Sample to reproduce:

from transformers import AutoTokenizer, AutoModelForSequenceClassification, set_seed

set_seed(123)
text = "Paris, France's capital, is a major European city and a global center for art, fashion, gastronomy and culture."

def f(text, tokenizer, model):
    emb = tokenizer(text, return_tensors='pt')
    logits = model(**emb).logits.detach().numpy()
    print(f'no padding: {logits=}')

    for max_length in [50, 100, 200]:
        emb = tokenizer(text, padding='max_length', max_length=max_length, return_tensors='pt')
        logits = model(**emb).logits.detach().numpy()
        print(f'pad to {max_length=}: {logits=}')

# non-deterministic
def clm_left():
    pretrain = 'bigscience/bloomz-560m'
    tokenizer = AutoTokenizer.from_pretrained(pretrain)
    model = AutoModelForSequenceClassification.from_pretrained(pretrain)
    f(text, tokenizer, model)

    # >>> no padding: logits=array([[15.1557665, 31.423962 ]], dtype=float32)
    # >>> pad to max_length=50: logits=array([[ 8.255632, 23.838833]], dtype=float32)
    # >>> pad to max_length=100: logits=array([[ 1.263773, 12.405185]], dtype=float32)
    # >>> pad to max_length=200: logits=array([[0.79204845, 8.847221  ]], dtype=float32)

# ok
def clm_right():
    pretrain = 'bigscience/bloomz-560m'
    tokenizer = AutoTokenizer.from_pretrained(pretrain)
    tokenizer.padding_side = 'right'
    model = AutoModelForSequenceClassification.from_pretrained(pretrain)
    f(text, tokenizer, model)

    # >>> no padding: logits=array([[15.1557665, 31.423962 ]], dtype=float32)
    # >>> pad to max_length=50: logits=array([[15.1557665, 31.423962 ]], dtype=float32)
    # >>> pad to max_length=100: logits=array([[15.155769, 31.42395 ]], dtype=float32)
    # >>> pad to max_length=200: logits=array([[15.155751, 31.423967]], dtype=float32)

if __name__ == '__main__':
    clm_left()

Expected behavior

Model should produce the same outputs regardless of padding length

linhdvu14 commented 1 year ago

(bump)

ArthurZucker commented 1 year ago

Hey!
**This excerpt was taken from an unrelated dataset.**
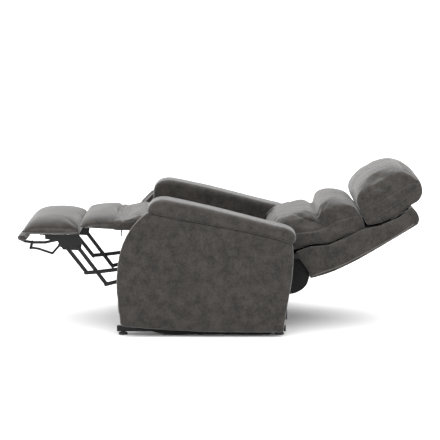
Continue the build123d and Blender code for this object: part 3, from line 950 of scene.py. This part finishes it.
def strip(name: str, profile: Line, width: float, columns: int = 40,
          ripple: float = 0.0) -> Object:
    """Cloth that follows a (Y, Z) profile across the chair.

    Args:
        name: the piece's name.
        profile: the line it follows at X = 0.
        width: its size along X.
        columns: faces across.
        ripple: depth of its soft folds.

    Returns:
        The piece.
    """
    shape = bmesh.new()
    rows = [shape.verts.new((-width / 2, p.y, p.z)) for p in profile]
    for first, second in zip(rows[:-1], rows[1:]):
        shape.edges.new((first, second))
    run = shape.edges[:]
    for _ in range(columns):
        made = bmesh.ops.extrude_edge_only(shape, edges=run)["geom"]
        moved = [g for g in made if isinstance(g, bmesh.types.BMVert)]
        bmesh.ops.translate(shape, verts=moved, vec=(width / columns, 0, 0))
        run = [g for g in made if isinstance(g, bmesh.types.BMEdge)
               and g.verts[0] in moved and g.verts[1] in moved]
    for vert in shape.verts:
        wave = noise.noise(Vector((vert.co.x * 9, vert.co.y * 9, vert.co.z * 9)))
        vert.co.y += wave * ripple
        vert.co.z += wave * ripple * 0.5
    return from_bmesh(name, shape)


@dataclass
class Back:
    """Back cushion in two lobes, head pillow, leather shell and dust cloth."""

    trim: Upholsterer
    half: float = 0.246

    def build(self) -> None:
        """Builds the back."""
        self.trim.padded(self.cushion().build(), "back", ["back_cushion"])
        self.trim.padded(self.pillow().build(), "back", ["head_pillow"], fill=0.9)
        self.build_shell()
        self.build_dust_cloth()

    def cushion(self) -> Cushion:
        """Returns: the two-lobed cushion."""
        pinch = both_sides(curve_points(
            [(0.20, 0.436, 0.548), (0.235, 0.428, 0.528), (0.252, 0.424, 0.512)], 6))
        gusset = beside(self.half, [(0.335, 0.455), (0.445, 0.474), (0.528, 0.511),
                                    (0.591, 0.530), (0.645, 0.538)])
        folds = both_sides(curve_points(
            [(0.246, 0.422, 0.512), (0.225, 0.385, 0.520), (0.19, 0.345, 0.532)], 6))
        folds += both_sides(curve_points(
            [(0.246, 0.424, 0.512), (0.230, 0.462, 0.540), (0.20, 0.490, 0.572)], 6))
        return Cushion(("back_cushion",), "back_leather", crown=0.012, inset=0.004, cap=0.013,
                       creases=[across((0.438, 0.546), 0.235, 0.012), *pinch],
                       crease_depth=0.012, crease_width=0.011,
                       seams=both_sides(gusset), gathers=folds, wrinkle=0.0016,
                       stretch=(0.56, 0.63, 0.026))

    def pillow(self) -> Cushion:
        """Returns: the head pillow with its side boxing."""
        inner = beside(0.245, [(0.640, 0.556), (0.710, 0.596), (0.773, 0.633), (0.850, 0.680),
                               (0.905, 0.690)])
        outer = beside(0.245, [(0.712, 0.520), (0.774, 0.564), (0.836, 0.601), (0.905, 0.655)])
        gathers = []
        for share in (0.22, 0.42, 0.55, 0.72, 0.86):
            top = inner[int(share * (len(inner) - 1))]
            foot = outer[int(share * (len(outer) - 1))]
            gathers += both_sides([top, (top + foot) / 2 + Vector((0, 0.004, 0)), foot])
        for index in range(5):
            x = 0.05 + 0.045 * index
            gathers += both_sides(curve_points(
                [(x, 0.912 - 0.004 * index, 0.712), (x - 0.012, 0.886, 0.742),
                 (x - 0.03, 0.845, 0.758)], 5))
        return Cushion(("head_pillow",), "pillow_leather", crown=0.020, crown_power=3.0,
                       inset=0.005, cap=0.014, round_off=7, wrinkle=0.0024, pitch=11.0,
                       seams=both_sides(inner) + both_sides(outer), gathers=gathers)

    def build_shell(self) -> None:
        """Leather over the sides and rear of the back."""
        piece = copy_of(["back_rear_cover"], "back_shell_leather")
        sides = copy_of(["back_side_covers"], "back_shell_sides")
        points = points_of(sides.data)
        inner = np.abs(points[:, 0]) < 0.253
        points[inner, 0] = np.sign(points[inner, 0]) * 0.238
        put_points(sides.data, points)
        shape = bmesh.new()
        shape.from_mesh(piece.data)
        shape.from_mesh(sides.data)
        shape.to_mesh(piece.data)
        shape.free()
        bpy.data.objects.remove(sides)
        skin(piece, 0.0055, 3, 0.0022)
        crumple(piece, 0.0012, 10.0)
        profile = curve_points([(0, 0.785, 0.516), (0, 0.826, 0.540), (0, 0.856, 0.556),
                                (0, 0.876, 0.556), (0, 0.886, 0.536)], 6)
        top = strip("back_top_leather", profile, 0.470)
        self.trim.plain(top, "back")
        nodes = ["back_rear_cover", "back_side_covers", "back_side_boards"]
        self.trim.padded(piece, "back", nodes, fill=0.9)
        welt = [(0.418, 0.256), (0.552, 0.306), (0.656, 0.360), (0.760, 0.418), (0.838, 0.466),
                (0.884, 0.500)]
        for index, line in enumerate(both_sides(beside(0.2565, welt))):
            # Welts painted lighter: partly wear, partly painted highlight.
            self.trim.piping(f"back_welt_{index + 1}", line, 0.0022, "back", wear_and_highlight=0.7)

    def build_dust_cloth(self) -> None:
        """Black cloth between the seat's rear and the foot of the back."""
        profile = curve_points([(0, 0.322, 0.166), (0, 0.350, 0.172), (0, 0.378, 0.188),
                                (0, 0.398, 0.212), (0, 0.412, 0.250)], 6)
        cloth = strip("rear_dust_cloth", profile, 0.452, ripple=0.006)
        self.trim.bending(cloth, ("chair", "back"), profile[1], profile[-2], Slot.BLACK_CLOTH,
                          ["rear_dust_cover"])
        for side, sign in SIDES:
            gusset = self.side_gusset(f"{side}_dust_gusset", sign * 0.2255, profile)
            self.trim.bending(gusset, ("chair", "back"), profile[1], profile[-2],
                              Slot.BLACK_CLOTH)

    def side_gusset(self, name: str, x: float, profile: Line) -> Object:
        """Side of the dust cloth, from its lower edge up to the seat and back.

        Args:
            name: the piece's name.
            x: where it hangs.
            profile: the dust cloth's line.

        Returns:
            The piece.
        """
        steps = len(profile) - 1
        front, rear = Vector((0, 0.316, 0.388)), Vector((0, 0.427, 0.270))
        top = [front.lerp(rear, k / steps) for k in range(len(profile))]
        shape = bmesh.new()
        bmesh.ops.create_grid(shape, x_segments=steps, y_segments=12, size=0.5)
        for vert in shape.verts:
            along = round((vert.co.x + 0.5) * steps)
            up = vert.co.y + 0.5
            place = profile[along].lerp(top[along], up)
            fold = 0.006 * math.sin(9.0 * up) * math.sin(math.pi * up)
            vert.co = (x + math.copysign(fold, x), place.y, place.z)
        piece = from_bmesh(name, shape)
        return piece


@dataclass
class Footrest:
    """Footrest pad, calf pad and the flipper strip. The pads reach towards each other."""

    trim: Upholsterer
    end_zone: float = 0.06
    reach: float = 0.007

    def build(self) -> None:
        """Builds the three pads."""
        for board, pad, body, seams in (
                ("footrest_board", "footrest_pad", "footrest", []),
                ("calf_board", "calf_pad", "calf_rest", [across((-0.470, 0.535), 0.235)])):
            low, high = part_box(pad)
            middle = (low[2] + high[2]) / 2
            front, rear = low[1] + self.end_zone, high[1] - self.end_zone
            if body == "footrest":
                stretch = (rear, high[1], self.reach)
            else:
                stretch = (front, low[1], -self.reach)
            line = beside(0.262, [(low[1] + 0.008, middle - 0.012), (front, middle),
                                  (rear, middle), (high[1] - 0.004, middle - 0.012)])
            cushion = Cushion((pad, board), f"{body}_leather", voxel=0.007, inset=0.004,
                              cap=0.012, crown=0.030, crown_power=6.0, round_off=4,
                              seams=seams, creases=both_sides(line), crease_depth=0.004,
                              crease_width=0.009, wrinkle=0.0012, pitch=11.0,
                              stretch=stretch)
            self.trim.padded(cushion.build(), body, [pad, board], fill=0.85)
        strip_skin = copy_of(["flipper_strip"], "flipper_leather")
        skin(strip_skin, 0.005, 2, 0.0012)
        self.trim.padded(strip_skin, "flipper", ["flipper_strip"], fill=0.9)


@dataclass
class Skirts:
    """Black cloth strips under the arms."""

    trim: Upholsterer
    hang_x: float = 0.3475
    lift: float = 0.030
    sway: float = 0.004
    spare: float = 1.01

    def build(self) -> None:
        """Builds both skirts."""
        low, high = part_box("side_skirts")
        length = high[1] - low[1]
        for side, sign in SIDES:
            shape = bmesh.new()
            bmesh.ops.create_grid(shape, x_segments=90, y_segments=8, size=0.5)
            for vert in shape.verts:
                y = low[1] + (vert.co.x + 0.5) * length
                up = vert.co.y + 0.5
                ends = min(1.0, (vert.co.x + 0.5) * 5.0, (0.5 - vert.co.x) * 14.0)
                foot = low[2] + 0.002 + (1.0 - ends) * self.lift
                sway = self.sway * (1.0 - up) * noise.noise(Vector((y * 14.0, sign, 0)))
                vert.co = (sign * self.hang_x + sway, y, foot + up * (high[2] - foot))
            piece = from_bmesh(f"{side}_skirt_cloth", shape)
            self.trim.plain(piece, "chair", ["side_skirts"], Slot.BLACK_CLOTH)


@dataclass
class Hardware:
    """Domed rivet heads on the mechanism and small fasteners."""

    trim: Upholsterer
    radius: float = 0.0075

    def dome(self, name: str, place: Vector, sign: int, radius: float) -> Object:
        """Rivet head that faces outwards.

        Args:
            name: the piece's name.
            place: the middle of its base.
            sign: 1 where it faces the sitter's left, -1 to the right.
            radius: its radius.

        Returns:
            The piece.
        """
        shape = bmesh.new()
        bmesh.ops.create_uvsphere(shape, u_segments=20, v_segments=12, radius=radius)
        bmesh.ops.bisect_plane(shape, geom=shape.verts[:] + shape.edges[:] + shape.faces[:],
                               plane_co=(0, 0, 0), plane_no=(sign, 0, 0), clear_inner=True)
        bmesh.ops.holes_fill(shape, edges=shape.edges, sides=0)
        bmesh.ops.scale(shape, verts=shape.verts, vec=(0.4, 1, 1))
        bmesh.ops.translate(shape, verts=shape.verts, vec=place)
        return from_bmesh(name, shape)

    def build(self) -> None:
        """Builds the rivet heads at the pivots."""
        places = {joint["name"]: Vector(joint["pos_m"]) for joint in frame["joints"]
                  if "pos_m" in joint}
        rows = (("rear_strut_pivot", "footrest_arm", 0.216),
                ("footrest_bracket_pivot", "footrest_rear_strut", 0.209),
                ("front_strut_pivot", "footrest", 0.202),
                ("flipper_fold", "footrest", 0.202),
                ("flipper_drive_pivot", "flipper", 0.195))
        for joint, body, x in rows:
            for side, sign in SIDES:
                place = places[joint].copy()
                place.x = sign * x
                radius = self.radius * (0.8 if "flipper" in joint else 1.0)
                head = self.dome(f"{joint}_rivet_{side}", place, sign, radius)
                self.trim.plain(head, body, slot=Slot.BLACK_STEEL)
        self.build_stop_pins()

    def build_stop_pins(self) -> None:
        """Short pins under the rear of the calf board."""
        for side, sign in SIDES:
            shape = bmesh.new()
            bmesh.ops.create_cone(shape, cap_ends=True, segments=20, radius1=0.0028,
                                  radius2=0.0036, depth=0.046,
                                  matrix=Matrix.Translation((sign * 0.200, -0.4525, 0.455)))
            piece = from_bmesh(f"calf_stop_pin_{side}", shape)
            self.trim.plain(piece, "calf_rest", slot=Slot.BLACK_STEEL)


@dataclass
class Studio:
    """Floor, soft light and the camera."""

    camera_place: tuple[float, float, float] = (6.720, 0.0, 1.596)
    camera_pitch: float = 9.47
    lens: float = 117.66
    floor_radius: float = 500.0
    floor_white: float = 0.82
    sun_energy: float = 3.6
    sun_spread: float = 100.0
    surround_strength: float = 1.28

    def build(self) -> None:
        """Builds the whole studio."""
        self.floor()
        self.camera()
        self.sky_light()
        self.surround()

    def floor(self) -> None:
        """Pale floor."""
        shape = bmesh.new()
        bmesh.ops.create_circle(shape, cap_ends=True, radius=self.floor_radius, segments=96)
        floor = from_bmesh("floor", shape, smooth=False)
        material = bpy.data.materials.new("studio_floor")
        material.use_nodes = True
        surface = material.node_tree.nodes["Principled BSDF"]
        surface.inputs["Base Color"].default_value = (*(self.floor_white,) * 3, 1.0)
        surface.inputs["Roughness"].default_value = 0.9
        surface.inputs["Specular IOR Level"].default_value = 0.0
        floor.data.materials.append(material)

    def camera(self) -> None:
        """Camera on the chair's left, looking a little down."""
        eye = new_object("camera", bpy.data.cameras.new("camera"))
        eye.data.lens = self.lens
        eye.data.sensor_width = 36.0
        eye.data.clip_end = 2000.0
        eye.location = self.camera_place
        eye.rotation_euler = (math.radians(90.0 - self.camera_pitch), 0.0, math.radians(90.0))
        bpy.context.scene.camera = eye

    def sky_light(self) -> None:
        """Very soft light from above, a little from the camera's side."""
        lamp = bpy.data.lights.new("overhead", "SUN")
        lamp.energy = self.sun_energy
        lamp.angle = math.radians(self.sun_spread)
        holder = new_object("overhead", lamp)
        aim = Vector((-0.12, 0.10, -1.0))
        holder.rotation_euler = aim.to_track_quat("-Z", "Y").to_euler()

    def surround(self) -> None:
        """Even white surround."""
        world = bpy.data.worlds.new("surround")
        world.use_nodes = True
        back = world.node_tree.nodes["Background"]
        back.inputs["Color"].default_value = (1.0, 1.0, 1.0, 1.0)
        back.inputs["Strength"].default_value = self.surround_strength
        bpy.context.scene.world = world
        bpy.context.scene.view_settings.view_transform = "Standard"


def main() -> None:
    """Builds the recliner's looks around the frame."""
    wardrobe = Wardrobe()
    wardrobe.dress_frame()
    trim = Upholsterer(wardrobe)
    for side, sign in SIDES:
        Arm(side, sign, trim).build()
    Seat(trim).build()
    Back(trim).build()
    Footrest(trim).build()
    Skirts(trim).build()
    Hardware(trim).build()
    Studio().build()


if __name__ == "__main__":
    logging.basicConfig(level=logging.INFO, format="%(message)s")
    main()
Thanks for opening this issue! Seems to rather be related to this line, where we define the sequence length tensor. Most of our models that compute partial pooled logits use this. Can you try something like

            if input_ids is not None:
                sequence_lengths = (torch.eq(input_ids, self.config.pad_token_id).long().argmax(-1) - 1).to(logits.device)

I'll open a PR to fix it!

linhdvu14 commented 1 year ago

Thanks @ArthurZucker, the fix works great.

Seems the PR misses a few models: biogpt, bloom, falcon, mpt.

ArthurZucker commented 1 year ago

There was a follow up PR: #25085, might have forgotten other models!